On our own levels and under our own circumstances, we are called upon to do the same. When someone offers rebuke, we need to push aside our instinctive emotional reaction and turn on our minds instead. We need to silence our ego’s agenda long enough to let us hear the message and assess its validity. We must ask ourselves: Is she saying something true about me?

If we decide that there is no truth in what she said, then it needn’t bother us. But if there is truth here, then, all feelings aside, I am called upon to change and improve. However much it may hurt to hear about my failings, the criticizer is just the messenger who brought it to my attention.
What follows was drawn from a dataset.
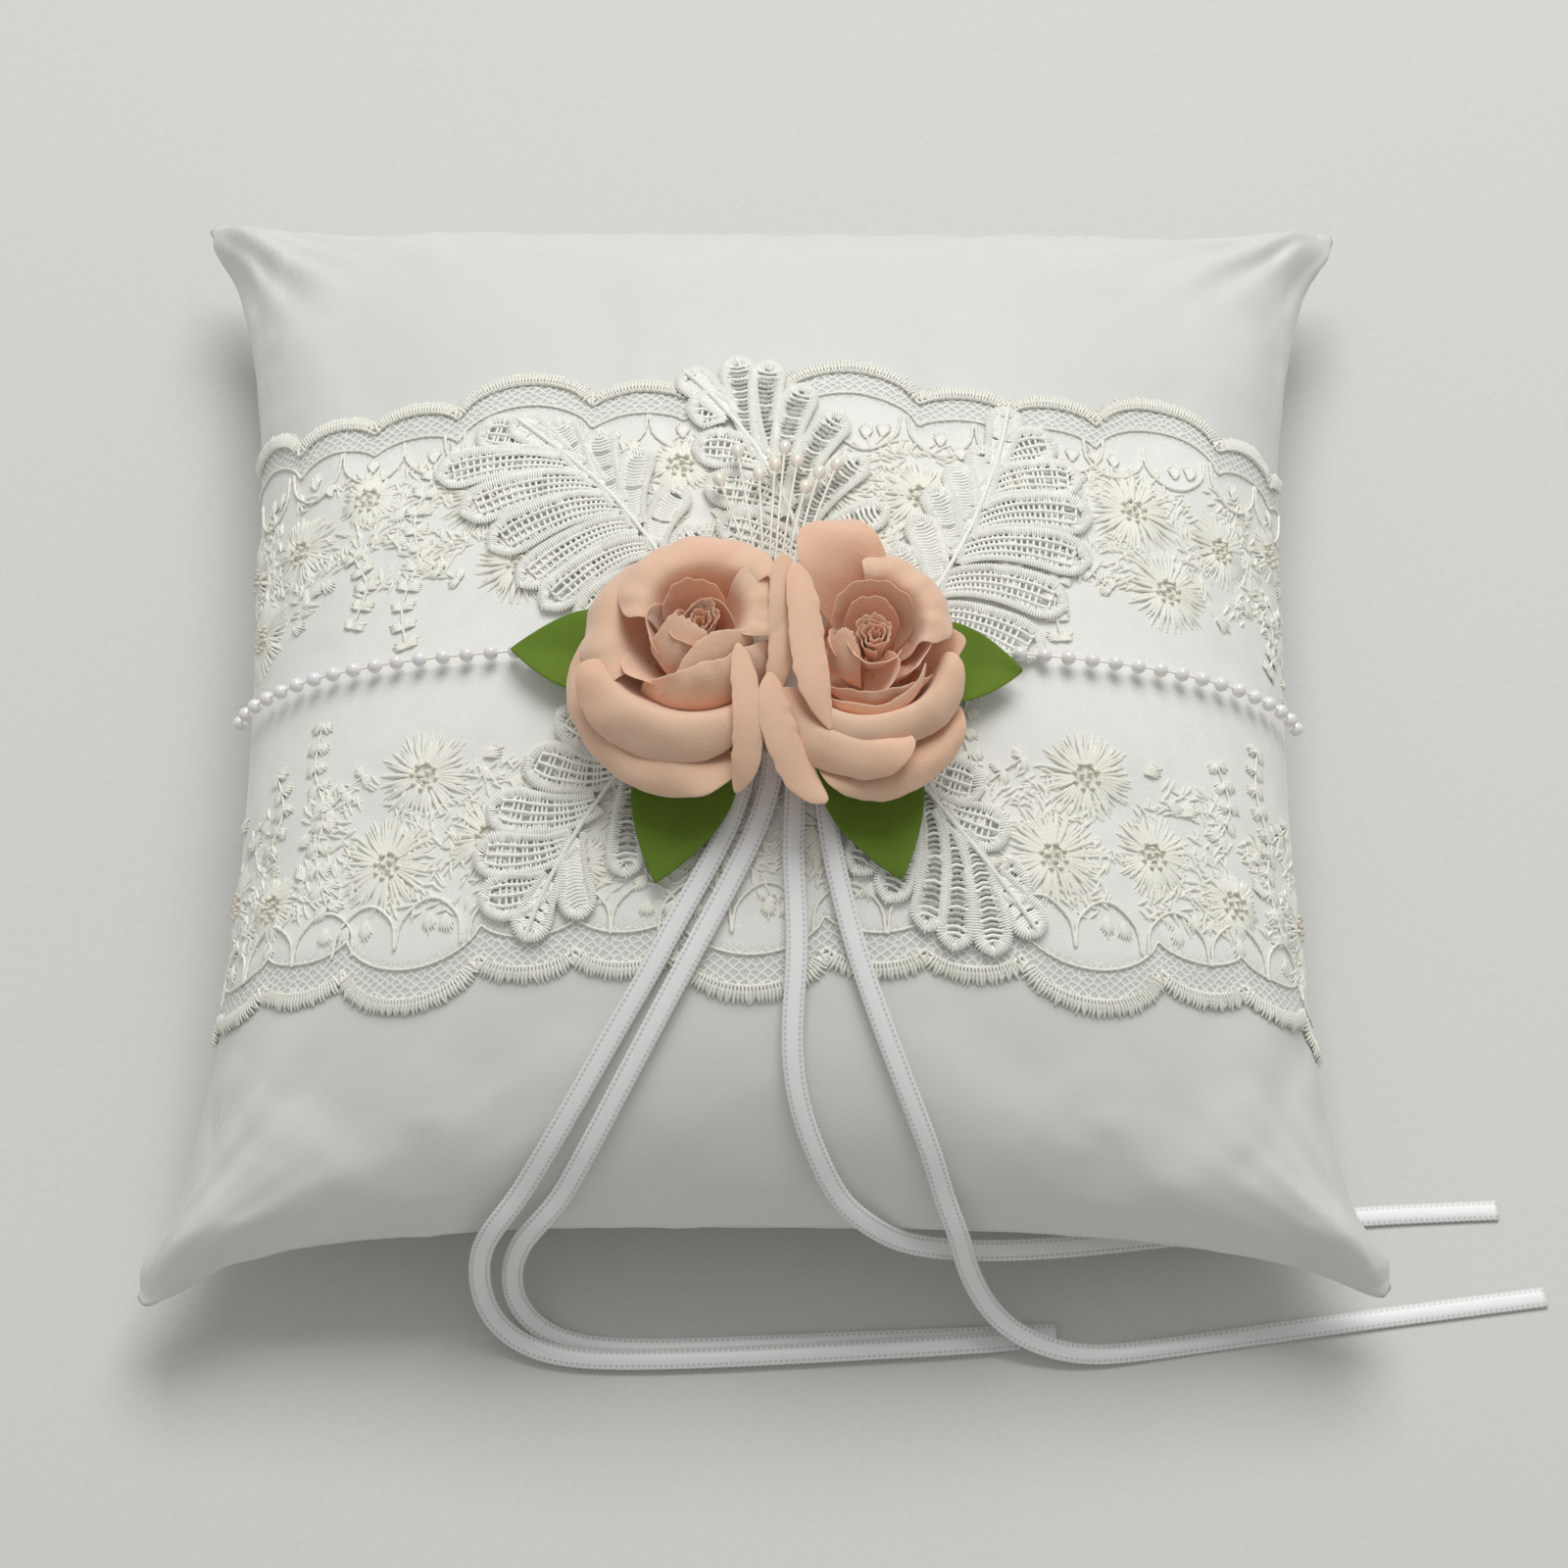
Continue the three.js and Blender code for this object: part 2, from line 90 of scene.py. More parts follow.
# %% [markdown]
# ## Camera
# The view is from the front, 64 degrees above the table, with a long lens, as someone
# standing at a desk sees the pillow. The light, set at the end with the table, is a big soft
# panel overhead and a dim room, so shadows stay soft.

# %% Camera
VIEW_TARGET = Vector((2.74, -11.22, 20)) * MM
VIEW_DISTANCE = 0.8
VIEW_ELEVATION = math.radians(63.93)
VIEW_ROLL = math.radians(0.31)
camera = bpy.data.objects.new("camera", bpy.data.cameras.new("camera"))
scene.collection.objects.link(camera)
back = Vector((0, -math.cos(VIEW_ELEVATION), math.sin(VIEW_ELEVATION)))
camera.location = VIEW_TARGET + back * VIEW_DISTANCE
turn = (-back).to_track_quat("-Z", "Y").to_matrix() @ Matrix.Rotation(VIEW_ROLL, 3, "Z")
camera.rotation_euler = turn.to_euler()
camera.data.sensor_width = 36
camera.data.lens = 108.54
camera.data.clip_start = 0.05
scene.camera = camera
scene.view_settings.view_transform = "Standard"
print("camera", [round(c, 3) for c in camera.location])

# %% [markdown]
# ## Small helpers for materials
# A material is a network of nodes. Written out, each node takes four or five lines, so
# these helpers make a node, set it and link it in one. Painted textures
# would need image files. Patterns from noise and waves need none and stay sharp close up.

# %% Node helpers for the materials


def new_material(name, colour, roughness, **sockets):
    mat = bpy.data.materials.new(name)
    mat.use_nodes = True
    shader = mat.node_tree.nodes["Principled BSDF"]
    shader.inputs["Base Color"].default_value = (*colour, 1)
    shader.inputs["Roughness"].default_value = roughness
    for socket, value in sockets.items():
        socket = socket.replace("_", " ").title().replace("Ior", "IOR")
        shader.inputs[socket].default_value = value
    return mat, shader


def find_input(node, key):
    """i0, i1 and so on count the node's inputs, and any other word is an input's name."""
    if key[0] == "i" and key[1:].isdigit():
        return node.inputs[int(key[1:])]
    return node.inputs[key.replace("_", " ")]


def add_node(mat, kind, settings=None, **inputs):
    node = mat.node_tree.nodes.new("ShaderNode" + kind)
    for key, value in (settings or {}).items():
        setattr(node, key, value)
    for key, value in inputs.items():
        socket = find_input(node, key)
        if isinstance(value, bpy.types.NodeSocket):
            mat.node_tree.links.new(value, socket)
        else:
            socket.default_value = value
    return node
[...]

The truth supersedes my ego’s desire to be liked and respected. It supersedes my ego’s agenda. When it comes to emes, there can be no other agenda.

The same holds true when someone tries to convince you to act in a way that you’re not sure of. Instead of getting all tangled up in our need to be on their good side, our fear of losing prestige, our desire to be admired, or any other ego demand, we have to step back and examine the truth of the matter dispassionately. Objectively.

This doesn’t mean turning into a cold, bloodless machine. What it does mean is that I must disassociate myself from my needy ego, and the emotions it generates, long enough to objectively consider the rights and wrongs of the issue at hand. Based on my values and the way I am committed to living my life, is this a good thing for me to do? Is it consistent with the truth that underlies my deepest self? That’s all that matters.

Of course, relationships are important. Of course, wanting to be liked and respected is natural. These are genuine human needs. But they don’t trump emes. Nothing can do that.

And it’s our job to train our fragile egos to step back long enough to let us discover what the emes is.